Mario Batali says new Eataly will be specifically Southern Californian -- and Italian, of course
What to expect when Mario Batali and Joe and Lidia Bastianich finally open their just-announced Los Angeles chapter of Eataly at the Westfield Century City mall in 2017?
If you’ve been to the Chicago or New York stores, you probably have a pretty good idea -- but the L.A. spot will have a distinctly Southern California accent, including a possible contribution from Nancy Silverton.
“We love the opportunities that California offers us, from the local olive oils, to the immensely popular local wines and spirits,” Batali wrote in an email Tuesday afternoon.
“Eataly was almost born to celebrate the geo-specificity of the remarkable and unique bounty of America’s salad bowl. We are also very excited to have Los Angelena Nancy Silverton aboard for a focaccia concept and maybe more.”

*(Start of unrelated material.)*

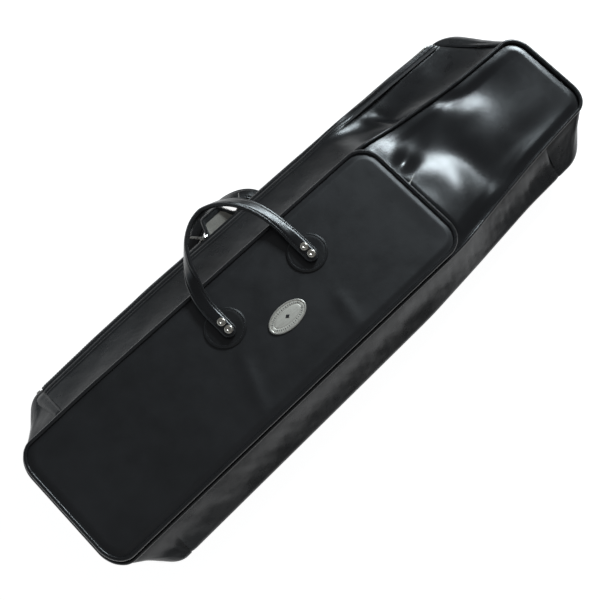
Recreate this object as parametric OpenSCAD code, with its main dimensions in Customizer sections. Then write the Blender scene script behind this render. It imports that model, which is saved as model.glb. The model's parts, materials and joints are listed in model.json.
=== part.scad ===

The new store, announced Tuesday morning, will be about the same size as the two previous ones, roughly 50,000 square feet, not including outdoor and rooftop dining spaces -- options that aren’t feasible in those other cities.
As with the other Eatalys, it will include a collection of a couple of dozen markets that double as dining areas. The concept is that you can either buy the fish from the seafood monger or you can sit down and order off a menu that is sourced from the same ingredients.

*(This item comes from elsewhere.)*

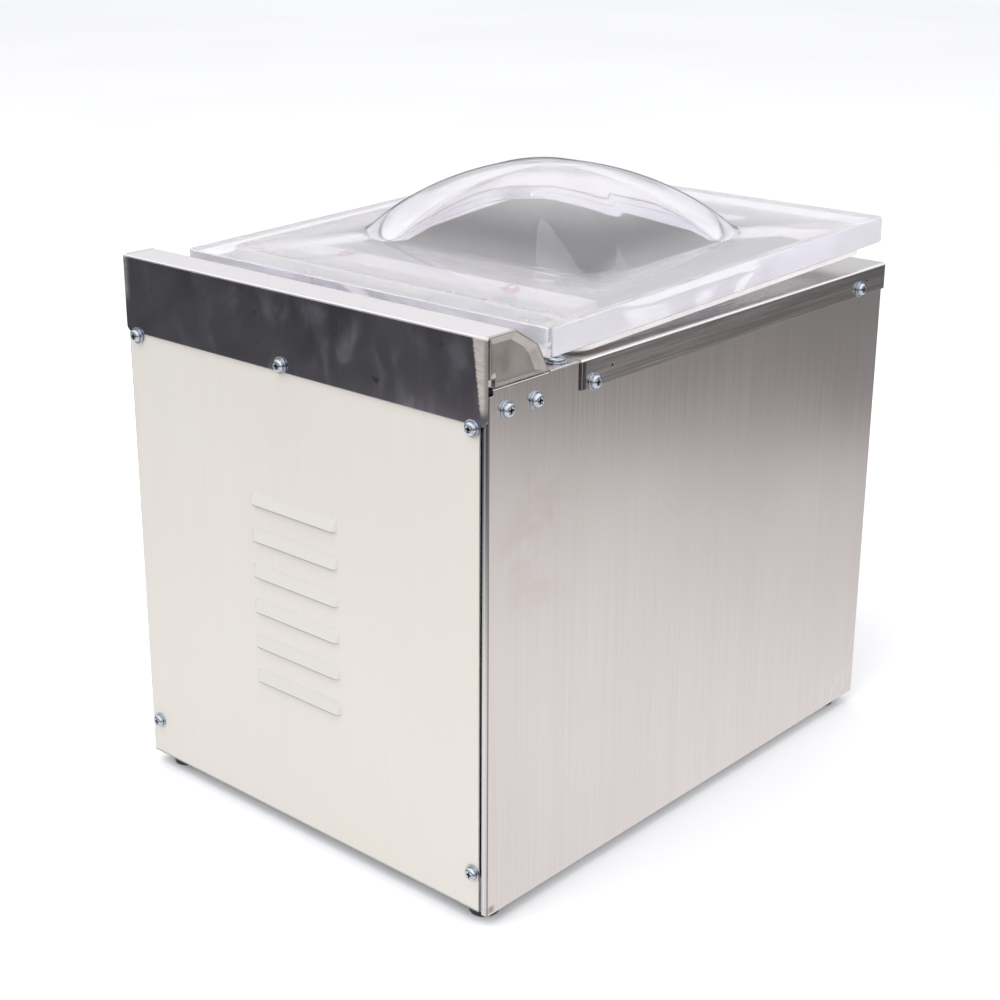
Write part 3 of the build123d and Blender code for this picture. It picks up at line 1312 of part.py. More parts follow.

“We cook what we sell and we sell what we cook,” according to a company statement. “We encourage customers to come in, have an amazing meal, ask the chef how the meal was made, buy the ingredients and replicate it at home. Our motto is: Eat, shop and learn!”
Multiply that out to include a salumeria, a pasta store, a butcher store and so on, and the dining and shopping options are impressive.
“Certainly the magnificent produce will have a sweet home, but Cali dairy (think of the cheeses!!) and seafood, (Petrale sole, Santa Barbara spot prawns and uni!) will be a big part of the local story as well as significant poultry and meat,” Batali wrote.
Eatalys are founded on the philosophy of being locally sourced, taking the best products of wherever they are located. Batali said that because of the Mozza connection (he and the Bastianiches are partners with Silverton in the restaurant complex), he’s got some local producers in mind, but wouldn’t be specific.
Asked which producers we could expect to see, he replied “About a million. We will very quickly identify the ones we love and the ones that will eventually grow exclusive products for us from Italian seeds as well as celebrate the plethora of unique local and delicious products.”
The arrival of the new Eataly had been long rumored but was only finally signed Tuesday. Batali says that’s because, despite a lot of online speculation, it didn’t become clear until just recently where they would land.
“We were torn between two locations and tried for the longest time to equalize the deals,” Batali wrote. “But in the end Westfield was far more interested in a long-term partnership and we felt best aligned with similar interests and brand building strategies.”